- _Material provided_
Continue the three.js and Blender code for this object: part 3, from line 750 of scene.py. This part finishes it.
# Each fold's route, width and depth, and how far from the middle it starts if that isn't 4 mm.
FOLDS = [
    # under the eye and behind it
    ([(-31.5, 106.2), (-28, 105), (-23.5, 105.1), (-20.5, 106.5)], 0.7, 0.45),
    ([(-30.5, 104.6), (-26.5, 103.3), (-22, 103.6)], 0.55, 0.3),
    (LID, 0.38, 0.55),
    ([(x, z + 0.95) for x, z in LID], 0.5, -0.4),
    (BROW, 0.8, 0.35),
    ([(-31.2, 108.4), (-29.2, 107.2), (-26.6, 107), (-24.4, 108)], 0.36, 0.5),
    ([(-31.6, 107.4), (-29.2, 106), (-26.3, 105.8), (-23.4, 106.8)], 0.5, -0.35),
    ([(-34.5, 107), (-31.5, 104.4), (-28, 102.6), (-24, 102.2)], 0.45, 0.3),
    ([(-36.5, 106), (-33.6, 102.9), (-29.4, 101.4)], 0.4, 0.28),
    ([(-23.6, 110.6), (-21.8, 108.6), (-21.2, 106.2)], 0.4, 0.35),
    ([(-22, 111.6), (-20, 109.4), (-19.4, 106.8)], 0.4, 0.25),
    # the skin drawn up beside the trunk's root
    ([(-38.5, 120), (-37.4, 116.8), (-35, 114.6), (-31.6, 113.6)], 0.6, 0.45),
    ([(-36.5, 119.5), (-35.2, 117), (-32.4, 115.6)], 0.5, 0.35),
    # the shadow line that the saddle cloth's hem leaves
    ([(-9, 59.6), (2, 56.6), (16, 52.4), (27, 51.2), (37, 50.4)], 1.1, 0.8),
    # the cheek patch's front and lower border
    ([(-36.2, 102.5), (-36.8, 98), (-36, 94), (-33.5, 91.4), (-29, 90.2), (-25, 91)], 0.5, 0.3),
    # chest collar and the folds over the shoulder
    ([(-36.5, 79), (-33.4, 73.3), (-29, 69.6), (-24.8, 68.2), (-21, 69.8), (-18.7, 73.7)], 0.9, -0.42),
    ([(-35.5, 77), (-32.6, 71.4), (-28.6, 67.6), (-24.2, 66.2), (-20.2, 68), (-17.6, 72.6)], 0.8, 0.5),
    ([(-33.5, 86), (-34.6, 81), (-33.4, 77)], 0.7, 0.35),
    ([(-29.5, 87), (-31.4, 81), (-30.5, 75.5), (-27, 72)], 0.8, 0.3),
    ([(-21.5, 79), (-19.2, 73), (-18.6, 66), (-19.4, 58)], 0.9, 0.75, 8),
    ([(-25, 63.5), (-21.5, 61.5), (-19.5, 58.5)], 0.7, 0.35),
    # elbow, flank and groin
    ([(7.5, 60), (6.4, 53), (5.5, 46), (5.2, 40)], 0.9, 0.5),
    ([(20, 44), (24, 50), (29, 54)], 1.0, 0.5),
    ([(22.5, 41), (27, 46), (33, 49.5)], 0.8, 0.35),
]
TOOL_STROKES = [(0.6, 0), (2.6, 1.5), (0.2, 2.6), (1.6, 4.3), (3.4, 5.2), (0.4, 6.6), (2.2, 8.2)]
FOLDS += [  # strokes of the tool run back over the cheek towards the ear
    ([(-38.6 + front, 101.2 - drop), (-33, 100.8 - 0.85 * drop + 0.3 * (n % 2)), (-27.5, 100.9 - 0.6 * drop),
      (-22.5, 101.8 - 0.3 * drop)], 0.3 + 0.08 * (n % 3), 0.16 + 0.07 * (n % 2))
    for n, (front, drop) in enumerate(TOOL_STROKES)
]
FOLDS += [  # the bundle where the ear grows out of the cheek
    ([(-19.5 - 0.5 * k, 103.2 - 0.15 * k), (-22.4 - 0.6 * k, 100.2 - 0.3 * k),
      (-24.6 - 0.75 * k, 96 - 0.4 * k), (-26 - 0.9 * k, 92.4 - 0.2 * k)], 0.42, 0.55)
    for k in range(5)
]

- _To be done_
Copy every line exactly. Leave nothing out.

- _Final answer_
Continue the three.js and Blender code for this object: part 3, from line 750 of scene.py. This part finishes it.
# Each fold's route, width and depth, and how far from the middle it starts if that isn't 4 mm.
FOLDS = [
    # under the eye and behind it
    ([(-31.5, 106.2), (-28, 105), (-23.5, 105.1), (-20.5, 106.5)], 0.7, 0.45),
    ([(-30.5, 104.6), (-26.5, 103.3), (-22, 103.6)], 0.55, 0.3),
    (LID, 0.38, 0.55),
    ([(x, z + 0.95) for x, z in LID], 0.5, -0.4),
    (BROW, 0.8, 0.35),
    ([(-31.2, 108.4), (-29.2, 107.2), (-26.6, 107), (-24.4, 108)], 0.36, 0.5),
    ([(-31.6, 107.4), (-29.2, 106), (-26.3, 105.8), (-23.4, 106.8)], 0.5, -0.35),
    ([(-34.5, 107), (-31.5, 104.4), (-28, 102.6), (-24, 102.2)], 0.45, 0.3),
    ([(-36.5, 106), (-33.6, 102.9), (-29.4, 101.4)], 0.4, 0.28),
    ([(-23.6, 110.6), (-21.8, 108.6), (-21.2, 106.2)], 0.4, 0.35),
    ([(-22, 111.6), (-20, 109.4), (-19.4, 106.8)], 0.4, 0.25),
    # the skin drawn up beside the trunk's root
    ([(-38.5, 120), (-37.4, 116.8), (-35, 114.6), (-31.6, 113.6)], 0.6, 0.45),
    ([(-36.5, 119.5), (-35.2, 117), (-32.4, 115.6)], 0.5, 0.35),
    # the shadow line that the saddle cloth's hem leaves
    ([(-9, 59.6), (2, 56.6), (16, 52.4), (27, 51.2), (37, 50.4)], 1.1, 0.8),
    # the cheek patch's front and lower border
    ([(-36.2, 102.5), (-36.8, 98), (-36, 94), (-33.5, 91.4), (-29, 90.2), (-25, 91)], 0.5, 0.3),
    # chest collar and the folds over the shoulder
    ([(-36.5, 79), (-33.4, 73.3), (-29, 69.6), (-24.8, 68.2), (-21, 69.8), (-18.7, 73.7)], 0.9, -0.42),
    ([(-35.5, 77), (-32.6, 71.4), (-28.6, 67.6), (-24.2, 66.2), (-20.2, 68), (-17.6, 72.6)], 0.8, 0.5),
    ([(-33.5, 86), (-34.6, 81), (-33.4, 77)], 0.7, 0.35),
    ([(-29.5, 87), (-31.4, 81), (-30.5, 75.5), (-27, 72)], 0.8, 0.3),
    ([(-21.5, 79), (-19.2, 73), (-18.6, 66), (-19.4, 58)], 0.9, 0.75, 8),
    ([(-25, 63.5), (-21.5, 61.5), (-19.5, 58.5)], 0.7, 0.35),
    # elbow, flank and groin
    ([(7.5, 60), (6.4, 53), (5.5, 46), (5.2, 40)], 0.9, 0.5),
    ([(20, 44), (24, 50), (29, 54)], 1.0, 0.5),
    ([(22.5, 41), (27, 46), (33, 49.5)], 0.8, 0.35),
]
TOOL_STROKES = [(0.6, 0), (2.6, 1.5), (0.2, 2.6), (1.6, 4.3), (3.4, 5.2), (0.4, 6.6), (2.2, 8.2)]
FOLDS += [  # strokes of the tool run back over the cheek towards the ear
    ([(-38.6 + front, 101.2 - drop), (-33, 100.8 - 0.85 * drop + 0.3 * (n % 2)), (-27.5, 100.9 - 0.6 * drop),
      (-22.5, 101.8 - 0.3 * drop)], 0.3 + 0.08 * (n % 3), 0.16 + 0.07 * (n % 2))
    for n, (front, drop) in enumerate(TOOL_STROKES)
]
FOLDS += [  # the bundle where the ear grows out of the cheek
    ([(-19.5 - 0.5 * k, 103.2 - 0.15 * k), (-22.4 - 0.6 * k, 100.2 - 0.3 * k),
      (-24.6 - 0.75 * k, 96 - 0.4 * k), (-26 - 0.9 * k, 92.4 - 0.2 * k)], 0.42, 0.55)
    for k in range(5)
]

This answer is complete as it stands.